A `twymans_warning` experiment is not eligible for promotion. This is the correct response — a surprising result is an invitation to investigate, not a trigger to ship.

What to do when you have a big win

Big wins do happen. But they require stronger validation than small wins, not weaker.

Before shipping a result above your typical variance:

Run a holdout after declaring significance — keep 5% of traffic on control for two weeks post-ship and confirm the lift persists
Check the result in a different analysis tool independently — if your A/B platform shows 30% and your analytics tool shows flat, there is a discrepancy to resolve
Have a sceptic on the team audit the tracking implementation before you launched
Look for the mechanism — can you explain, from first principles, why this copy change would produce a 30% improvement? If you cannot tell a coherent story, that is a data quality signal

The right attitude toward surprising results

Twyman's Law does not say that exciting results are always wrong. It says they deserve more scrutiny, not less.

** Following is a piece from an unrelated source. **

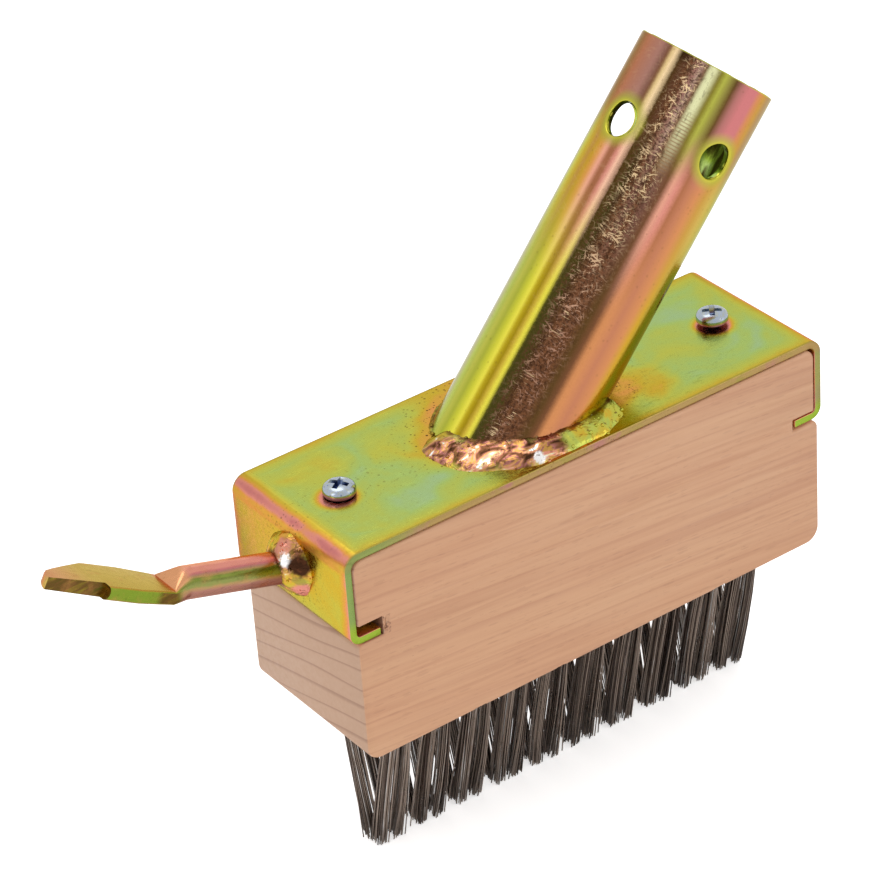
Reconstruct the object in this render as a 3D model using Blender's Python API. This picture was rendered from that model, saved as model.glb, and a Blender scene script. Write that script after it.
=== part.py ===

The correct team culture around striking A/B results is curiosity, not celebration. "Interesting — let's check the data" is the right response. "We're up 30%, ship it!" is how you end up with a production rollout that shows no real-world improvement and a team that has learned to distrust their own experimentation system.

Healthy experimentation culture treats large apparent wins as hypotheses to validate, not facts to act on. The tools that support this culture — SRM detection, metric correlation checks, Twyman's flags — are as important as the statistical tests themselves.